Q-day is the point at which a cryptographically relevant quantum computer (CRQC) can break real-world elliptic-curve and RSA keys using Shor's algorithm. Expert estimates range from the early 2030s to the early 2040s. The US NSA mandates ECC replacement in new national security systems by 2030, signalling that the threat is taken seriously at the highest institutional levels.
Are INIT holders at risk before Q-day arrives?
Yes, in one important sense. Any address that has sent an outbound transaction has its full public key permanently recorded on-chain. Adversaries can harvest those public keys now and attempt to derive private keys retrospectively once a CRQC becomes available. This 'harvest now, decrypt later' strategy means the exposure clock starts when the public key is first revealed, not on Q-day itself.
What post-quantum cryptography would Initia need to adopt?
A meaningful migration would require replacing secp256k1 user keys with a NIST-standardised algorithm such as ML-DSA (CRYSTALS-Dilithium) for signing, updating CometBFT validator consensus keys from ed25519 to a quantum-resistant alternative, and upgrading IBC authentication.
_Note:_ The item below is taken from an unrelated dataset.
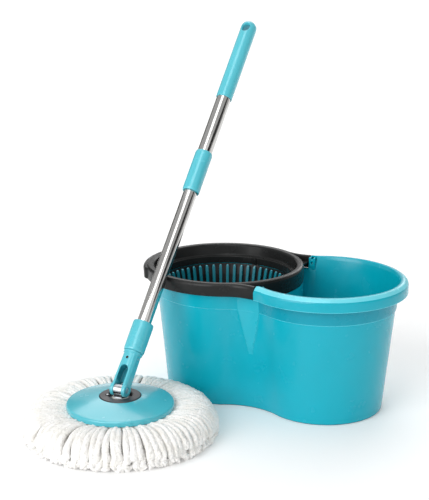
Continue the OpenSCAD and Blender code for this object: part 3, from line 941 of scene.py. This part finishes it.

Hybrid classical-plus-PQC schemes are recommended during any transition period to maintain backward compatibility.
Does using a hardware wallet like Ledger protect against quantum attacks?
No. Hardware wallets protect private keys from classical attackers by keeping them off-network. They do not change the underlying ECC signature scheme. A quantum computer does not need access to your device — it needs only the public key already stored on-chain, which is published every time you send a transaction.
What can INIT holders do to reduce quantum risk today?
Key practical steps: avoid reusing addresses, use fresh addresses (which have never sent a transaction) for long-term cold storage since only a hashed public key is exposed, monitor Initia governance for any PQC migration proposals, and consider lattice-based post-quantum wallet solutions for custody of long-dated holdings. No action eliminates the risk entirely until a full protocol-level migration occurs.